More precision for personalized medicine
Mount Sinai center aims to use computer vision technology for diagnosis and treatment
NEW YORK—The Department of Pathology at the Icahn School of Medicine at Mount Sinai has established the Center for Computational and Systems Pathology to explore efforts to more accurately classify diseases and guide treatment using computer vision and machine learning techniques. Using advanced computer science and mathematical techniques with cutting-edge microscope technology and artificial intelligence, the center hopes to “revolutionize pathology practice,” according to a press release.
The Center for Computational and Systems Pathology will be a hub for the development of new diagnostic, predictive and prognostic tests, and will partner with Mount Sinai-based Precise Medical Diagnostics (Precise MD), which has been under development for more than three years by a team of physicians, scientists, mathematicians, engineers and programmers.
Dr. Carlos Cordon-Cardo, who will oversee the new center located at Mount Sinai St. Luke’s, will continue to be chair of the department of pathology at the Mount Sinai Health System and a professor of pathology, genetics and genomic sciences and oncological sciences at the Icahn School of Medicine. Dr. Gerardo Fernandez, an associate professor of pathology and genetics and genomic sciences at the Icahn School of Medicine at Mount Sinai, will serve as the center’s medical director. He will work closely with Dr. Michael Donovan, a research professor of pathology at the Icahn School of Medicine, and Dr. Jack Zeineh, director of technology for Precise MD.

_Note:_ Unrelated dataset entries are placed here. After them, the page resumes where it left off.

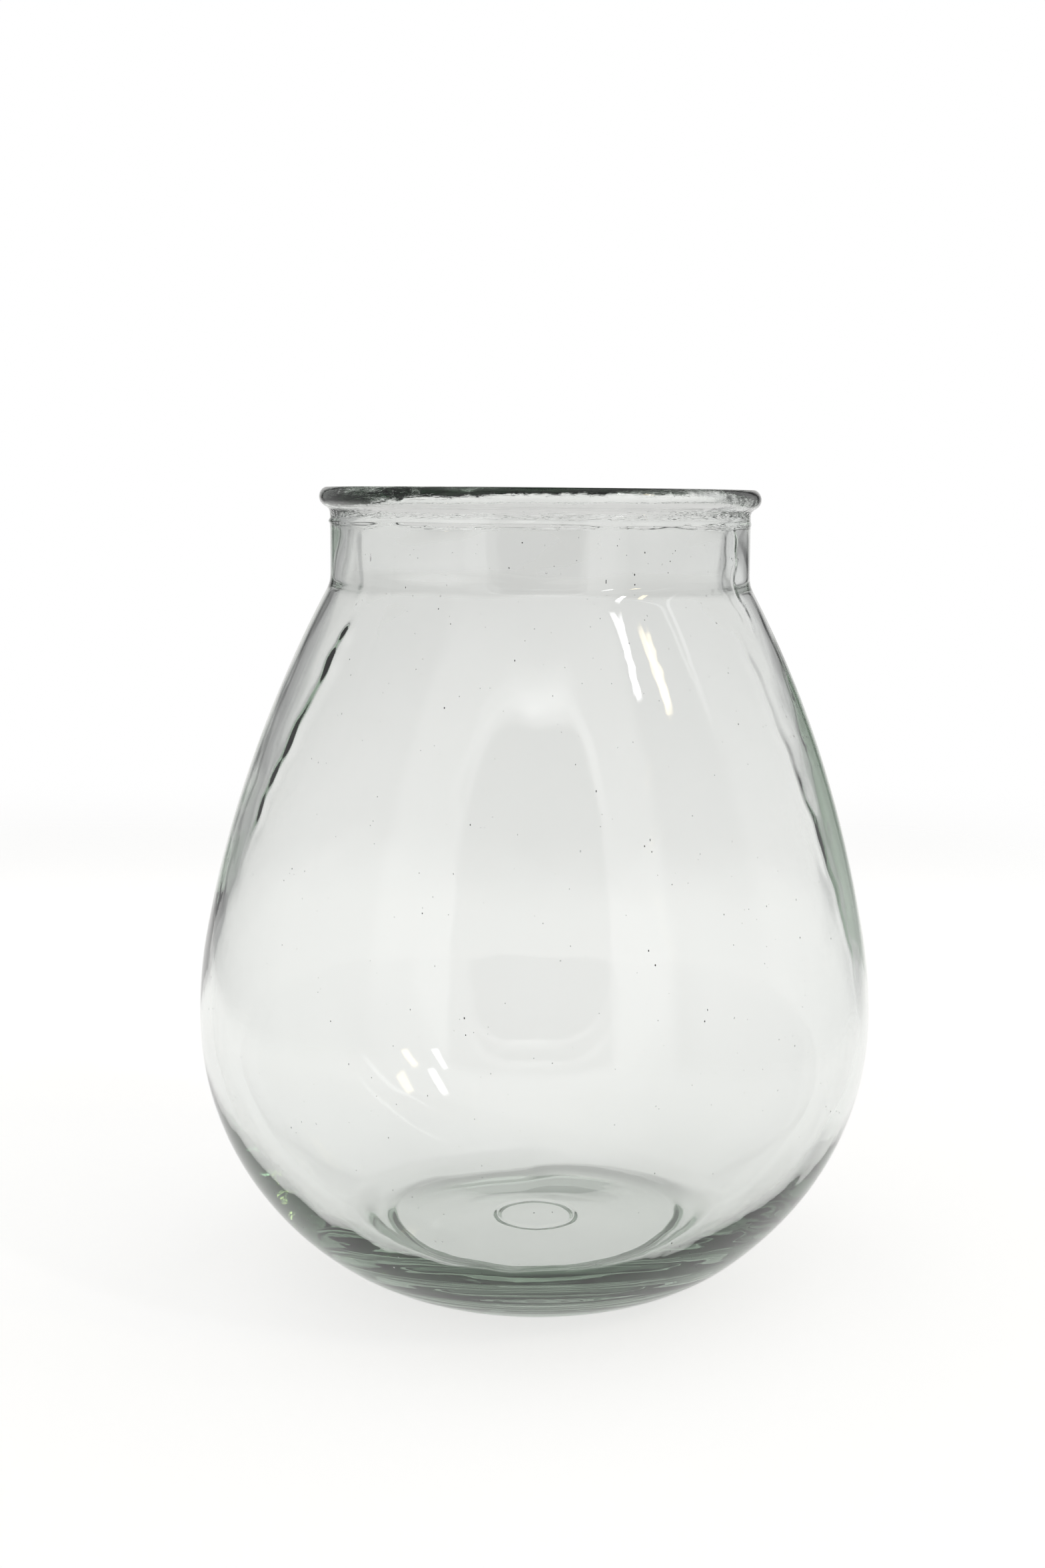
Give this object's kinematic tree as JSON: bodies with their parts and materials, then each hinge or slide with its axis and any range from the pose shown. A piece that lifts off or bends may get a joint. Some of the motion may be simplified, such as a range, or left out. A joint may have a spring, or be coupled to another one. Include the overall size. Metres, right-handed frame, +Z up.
{
  "type": "glass jar",
  "caption": "Pear-shaped jar of thick clear glass with an open mouth, a flared and beaded lip, a short straight neck and a heavy base on a low foot.",
  "frame": {"origin": "on the jar's axis, in the plane that the foot rests on", "axes": "+Z up along the jar's axis, from the foot to the mouth; -Y is the front, +X is the front's right"},
  "size_m": [0.237, 0.237, 0.2799],
  "materials": {
    "glass": "clear with a faint grey-green tint, smooth, with small seeds and cooling marks"
  },
  "bodies": {
    "root": {"glass_jar": "glass"}
  },
  "joints": []
}
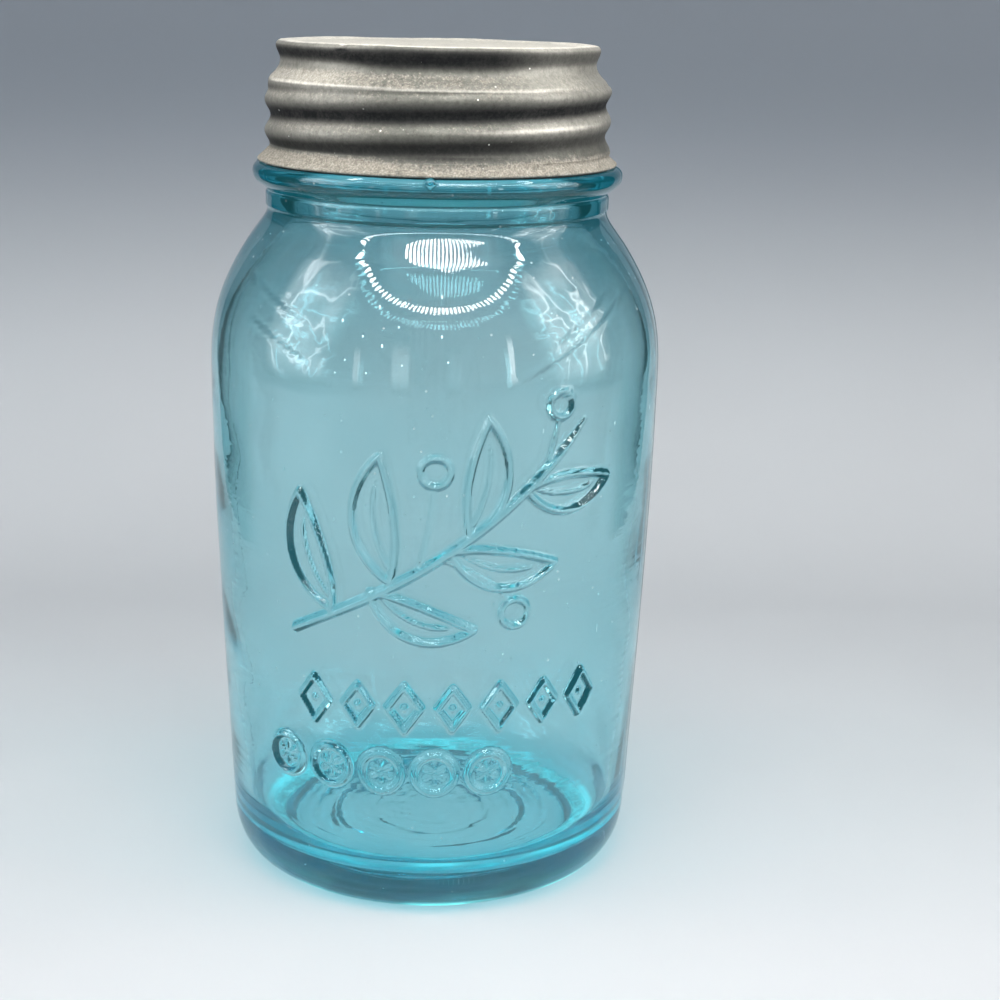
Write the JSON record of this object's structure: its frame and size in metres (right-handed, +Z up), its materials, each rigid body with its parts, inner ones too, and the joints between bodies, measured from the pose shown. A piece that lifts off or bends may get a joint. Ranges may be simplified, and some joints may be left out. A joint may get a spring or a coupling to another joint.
{
  "type": "screw-cap canning jar",
  "caption": "Aqua glass canning jar with a tapered side, round shoulder and beaded neck, closed by a rolled zinc screw cap with an opal glass liner and a rubber ring.",
  "frame": {"origin": "centre of the resting plane under the base", "axes": "+Z up along the jar's axis; the raised ornament faces -Y"},
  "size_m": [0.0972, 0.0972, 0.1793],
  "materials": {
    "aqua_glass": "gloss, old pressed glass with slight waviness and small bubbles",
    "opal_glass": "gloss, opaque white",
    "rubber": "matt, aged",
    "zinc": "dull oxidised sheet zinc with pale powdery patches"
  },
  "bodies": {
    "jar": {"glass_jar": "aqua_glass", "rubber_ring": "rubber"},
    "liner": {"opal_liner": "opal_glass"},
    "cap": {"zinc_cap": "zinc"}
  },
  "joints": [
    {"name": "cap_rise", "type": "slide", "parent": "jar", "child": "liner", "axis": [0, 0, 1], "range_m": [0, 0.0254]},
    {"name": "cap_turn", "type": "hinge", "parent": "liner", "child": "cap", "pos_m": [0, 0, 0.165], "axis": [0, 0, 1], "range_deg": [0, 1440]}
  ],
  "couplings": [
    {"joint": "cap_rise", "follows": "cap_turn", "m_per_rad": 0.0010106}
  ]
}
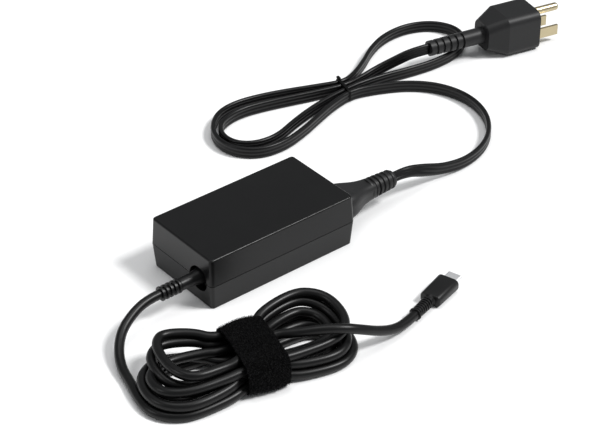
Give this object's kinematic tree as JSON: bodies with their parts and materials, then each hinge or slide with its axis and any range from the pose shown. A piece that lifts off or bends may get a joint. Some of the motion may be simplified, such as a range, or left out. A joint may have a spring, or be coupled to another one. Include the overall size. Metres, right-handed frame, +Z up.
{
  "type": "laptop power adapter",
  "caption": "Black switch-mode power adapter block with a hank of low-voltage cord ending in a USB-C plug and a detachable flat mains lead ending in a wall plug.",
  "frame": {"origin": "middle of the case's underside, on the surface it stands on", "axes": "+X along the case to the mains inlet end, the low-voltage cord leaves the -X end; +Z up"},
  "size_m": [0.3994, 0.2225, 0.0293],
  "materials": {
    "black_component": "moulded component body",
    "blade_brass": "nickel-plated brass",
    "bobbin_plastic": "phenolic bobbin",
    "boot_plastic": "soft moulded grip",
    "capacitor_can": "aluminium can",
    "capacitor_sleeve": "shrunk sleeve",
    "case_plastic": "fine-textured moulded plastic",
    "circuit_board": "glass-epoxy board with solder mask",
    "connector_plastic": "moulded connector body",
    "contact_gold": "gold-plated contacts",
    "copper_winding": "enamelled copper wire",
    "cord_jacket": "satin cord jacket",
    "disc_blue": "epoxy-dipped disc",
    "disc_green": "epoxy-dipped disc",
    "ferrite": "sintered ferrite",
    "film_yellow": "film capacitor case",
    "heat_plate": "rolled aluminium sheet",
    "inlet_plastic": "glass-filled plastic",
    "insulating_film": "polyester film",
    "label_film": "blank printed film",
    "plated_steel": "brushed nickel plating",
    "strap_fabric": "brushed hook-and-loop tape",
    "thermal_pad_grey": "silicone gap pad",
    "tie_plastic": "thin plastic tie"
  },
  "bodies": {
    "adapter": {"bottom_cover": "case_plastic", "bridge_rectifier": "black_component", "bulk_capacitor": "capacitor_sleeve", "choke_core": "ferrite", "choke_windings": "copper_winding", "control_board": "circuit_board", "dc_cord_hank": "cord_jacket", "dc_cord_lead": "cord_jacket", "dc_cord_tail": "cord_jacket", "dc_output_wires": "copper_winding", "dc_strain_relief": "boot_plastic", "feedback_optocoupler": "black_component", "hook_and_loop_strap": "strap_fabric", "inrush_thermistor": "disc_green", "lower_heat_spreader": "heat_plate", "lower_insulator": "insulating_film", "main_circuit_board": "circuit_board", "mains_fuse": "black_component", "mains_inlet_body": "inlet_plastic", "mains_inlet_earth_pin": "blade_brass", "mains_inlet_line_pins": "blade_brass", "output_capacitors": "capacitor_can", "power_delivery_chip": "black_component", "primary_heat_sink": "heat_plate", "rating_label": "label_film", "rectifier_transistor": "black_component", "switching_transistor": "black_component", "thermal_pad": "thermal_pad_grey", "top_cover": "case_plastic", "transformer_bobbin": "bobbin_plastic", "transformer_core_lower": "ferrite", "transformer_core_upper": "ferrite", "transformer_winding": "copper_winding", "upper_heat_spreader": "heat_plate", "upper_insulator": "insulating_film", "usb_plug_board": "circuit_board", "usb_plug_contacts": "contact_gold", "usb_plug_grip": "boot_plastic", "usb_plug_insert": "inlet_plastic", "usb_plug_shell": "plated_steel", "x_capacitor": "film_yellow", "y_capacitor": "disc_blue"},
    "mains_lead": {"cord_tie": "tie_plastic", "mains_connector": "connector_plastic", "mains_connector_sleeves": "plated_steel", "mains_cord_coil": "cord_jacket", "mains_cord_lead": "cord_jacket", "mains_cord_loop": "cord_jacket", "mains_cord_tail": "cord_jacket", "wall_plug_blades": "blade_brass", "wall_plug_body": "connector_plastic", "wall_plug_earth_pin": "blade_brass"}
  },
  "joints": [
    {"name": "mains_connector_slide", "type": "slide", "parent": "adapter", "child": "mains_lead", "axis": [1, 0, 0], "range_m": [0, 0.02]}
  ]
}
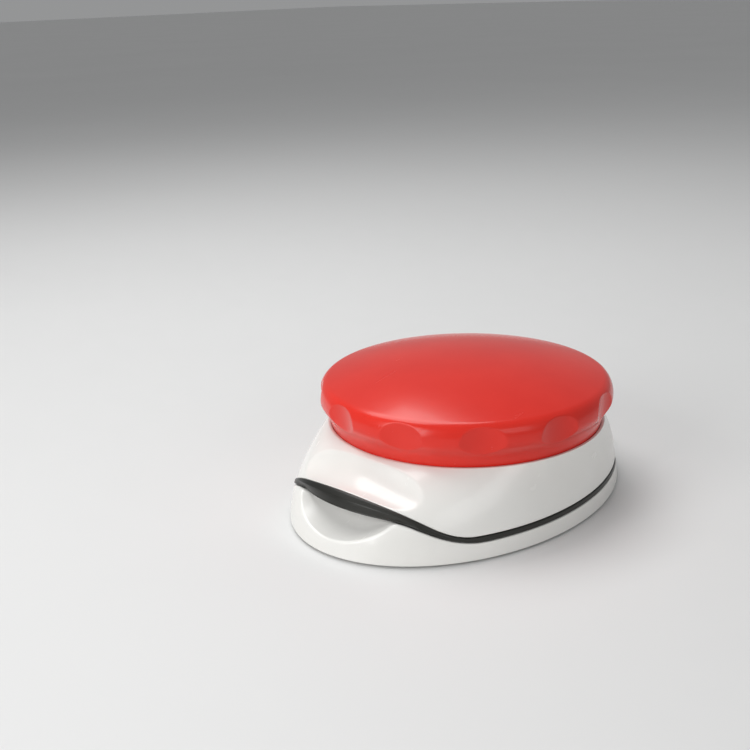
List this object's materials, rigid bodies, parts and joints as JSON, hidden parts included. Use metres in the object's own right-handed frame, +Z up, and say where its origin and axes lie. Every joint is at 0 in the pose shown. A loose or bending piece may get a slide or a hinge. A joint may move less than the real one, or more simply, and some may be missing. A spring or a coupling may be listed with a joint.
{
  "type": "patty press",
  "caption": "Domestic patty press: oval two-part shell with a rear hinge, round scalloped push-down presser, thin lift-out tray and a front grip with a finger scoop.",
  "frame": {"origin": "on the resting plane under the feet, under the middle of the whole press; the press axis stands 3.65 mm behind it, at Y = +3.65 mm", "axes": "+Z up along the press axis, -Y towards the front grip, +Y towards the hinge, +X to the right as seen from behind the grip looking at the hinge"},
  "size_m": [0.1224, 0.1639, 0.0582],
  "materials": {
    "white_gloss": "glossy warm white moulded plastic",
    "white_matte": "satin warm white moulded plastic",
    "red_gloss": "glossy bright red moulded plastic",
    "red_satin": "satin red moulded plastic",
    "black_satin": "satin charcoal black moulded plastic",
    "foot_rubber": "soft dark grey rubber",
    "steel": "plain zinc plated steel"
  },
  "bodies": {
    "base": {"base_shell": "white_gloss", "base_plate": "white_matte", "foot_front_left": "foot_rubber", "foot_front_right": "foot_rubber", "foot_rear_left": "foot_rubber", "foot_rear_right": "foot_rubber", "base_screws": "steel", "hinge_pin": "steel"},
    "lid": {"lid_shell": "white_gloss", "chamber_ring": "white_matte", "ring_screws": "steel"},
    "presser": {"presser_cap": "red_gloss", "plunger_cup": "red_satin"},
    "tray": {"patty_tray": "black_satin"}
  },
  "joints": [
    {"name": "lid_hinge", "type": "hinge", "parent": "base", "child": "lid", "pos_m": [0, 0.07885, 0.0085], "axis": [-1, 0, 0], "range_deg": [0, 95]},
    {"name": "presser_lift", "type": "slide", "parent": "lid", "child": "presser", "axis": [0, 0, 1], "range_m": [0, 0.045]},
    {"name": "tray_lift", "type": "hinge", "parent": "base", "child": "tray", "pos_m": [0, 0.07885, 0.0085], "axis": [-1, 0, 0], "range_deg": [0, 28.5]}
  ],
  "couplings": [
    {"joint": "tray_lift", "follows": "lid_hinge", "ratio": 0.3}
  ]
}
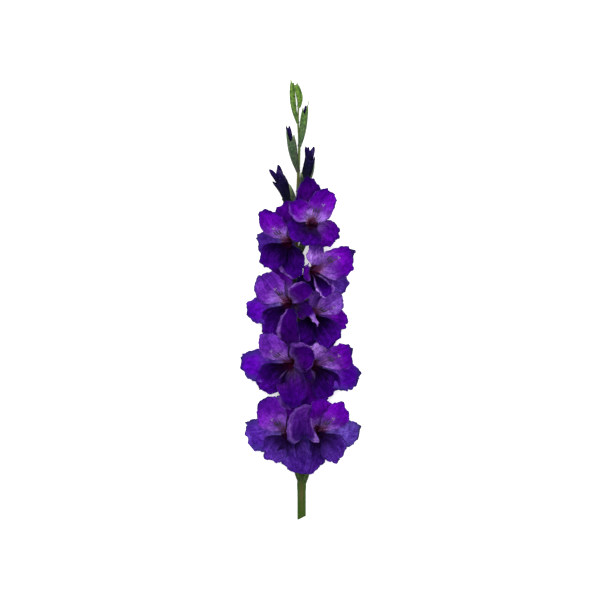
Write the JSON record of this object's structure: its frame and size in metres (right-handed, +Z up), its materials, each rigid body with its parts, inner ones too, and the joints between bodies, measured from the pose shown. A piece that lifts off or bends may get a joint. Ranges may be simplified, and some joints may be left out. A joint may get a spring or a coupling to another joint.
{
  "type": "cut gladiolus",
  "caption": "Cut spike of a gladiolus lying on its back: a straight stem with open ruffled blooms on two sides, tapering to furled buds in green bracts.",
  "frame": {"origin": "bottom centre of the bounding box, on the surface that the spike lies on", "axes": "+Y along the stem from its cut foot to the tip, +Z up from the surface, the way the open blooms face, +X to the viewer's right when seen from above with the tip away"},
  "size_m": [0.1682, 0.6185, 0.0779],
  "materials": {
    "stem": "smooth satin stem, olive green",
    "bract": "finely ribbed leaf, dull green",
    "tepal": "velvety petal, deep violet",
    "bud": "velvety petal, blackish violet",
    "stamen": "matt, dusky violet"
  },
  "bodies": {
    "root": {"stem": "stem", "bloom_1_perianth": "tepal", "bloom_1_stamens": "stamen", "bloom_1_bracts": "bract", "bloom_2_perianth": "tepal", "bloom_2_stamens": "stamen", "bloom_2_bracts": "bract", "bloom_3_perianth": "tepal", "bloom_3_stamens": "stamen", "bloom_3_bracts": "bract", "bloom_4_perianth": "tepal", "bloom_4_stamens": "stamen", "bloom_4_bracts": "bract", "bloom_5_perianth": "tepal", "bloom_5_stamens": "stamen", "bloom_5_bracts": "bract", "bloom_6_perianth": "tepal", "bloom_6_stamens": "stamen", "bloom_6_bracts": "bract", "bloom_7_perianth": "tepal", "bloom_7_stamens": "stamen", "bloom_7_bracts": "bract", "bloom_8_perianth": "tepal", "bloom_8_stamens": "stamen", "bloom_8_bracts": "bract", "bloom_9_perianth": "tepal", "bloom_9_stamens": "stamen", "bloom_9_bracts": "bract", "bud_1_petals": "bud", "bud_1_bracts": "bract", "bud_2_petals": "bud", "bud_2_bracts": "bract", "bud_3_petals": "bud", "bud_3_bracts": "bract", "bud_4_petals": "bud", "bud_4_bracts": "bract", "bud_5_petals": "bud", "bud_5_bracts": "bract", "bud_6_petals": "bud", "bud_6_bracts": "bract"}
  },
  "joints": []
}
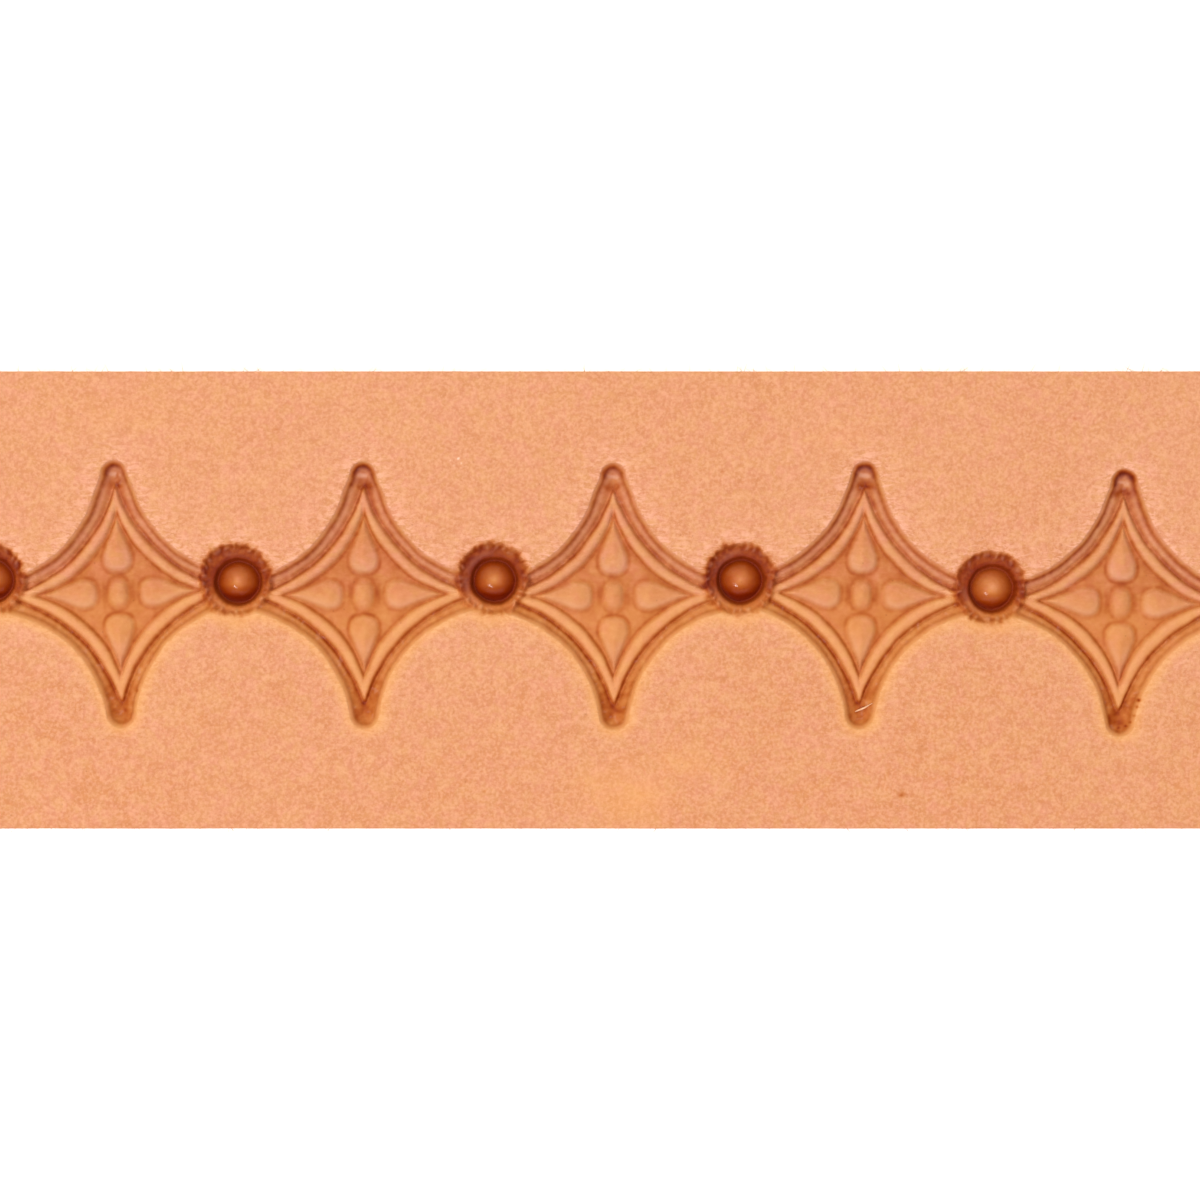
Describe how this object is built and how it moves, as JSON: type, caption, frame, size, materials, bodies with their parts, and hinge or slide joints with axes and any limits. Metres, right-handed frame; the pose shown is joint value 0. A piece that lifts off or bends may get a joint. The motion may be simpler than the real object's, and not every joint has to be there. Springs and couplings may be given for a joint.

“Our goal is to provide a precise mathematical approach to classifying and treating disease, which will assist our clinicians with information for effective patient care and health management,” said Cordon-Cardo. “By refining diagnoses, we can save patients from unnecessary treatments.”
Mount Sinai’s Department of Pathology processes more than 80 million tests a year, reportedly making it the largest department of its kind in the country. “Computer vision and machine learning techniques are used by our group to remove subjectivity out of the process of microscopically characterizing disease,” Fernandez explained. “Image analysis and computational approaches open up the possibility of developing features that were previously too subtle or too complex to be robust and reproducible in an analog environment.”
Precise MD is developing new approaches to characterizing an individual’s cancer by combining multiple data sources and analyzing them with mathematical algorithms, offering a more sophisticated alternative to standard approaches. One such example is Precise MD’s approach to improve upon the Gleason score, a grading system that has been used since the 1960s to establish the prognosis for a prostate cancer and guide the patient’s treatment options.
“We’re characterizing tumors based on the combination of their architectural patterns and biomarkers,” said Fernandez. “Computer vision analysis, leveraging multispectral fluorescence microscopic imaging, enables us to see what the human eye cannot. Characterizing complex biomarker and morphological relationships in patient cohorts with known outcome allows us to identify patterns that correlate with behavior.”
He added, “Intramural collaborations are encouraged, making the precise platform available to researchers interested in a computational pathology and systems pathology approach to help answer question in their respective areas of research. The goal of each collaboration is dependent on the question being addressed by each researcher. Goals may include better prognostic stratification of patients or more accurate therapeutic guidelines among many others.”
In its initial phase, Precise MD will complete a test used for patients who have had prostatectomies at Mount Sinai Health System, to help determine which of them are more likely to have a recurrence of cancer and may need additional therapy such as chemotherapy. A second, higher-impact test, which will be used to characterize prostate cancer in newly diagnosed patients, will follow in 2017. At that time, Cordon-Cardo says all prostate cancer patients at Mount Sinai will have the option to receive this test.
It is anticipated that in 2017 other current efforts will yield additional novel computer vision and machine learning tools to better characterize breast cancer. The Center for Computational and Systems Pathology and the Precise MD platform could eventually be used to characterize any number of disease states, including but not limited to melanoma, lung and colon cancers, as well as chronic inflammatory conditions such as inflammatory bowel disease.
This works hopes to enable more precise cancer treatment “By using patient-specific phenotypic characteristics at the critical decision point to establish the likelihood that a patient’s cancer will be appropriately treated,” Fernandez summarized.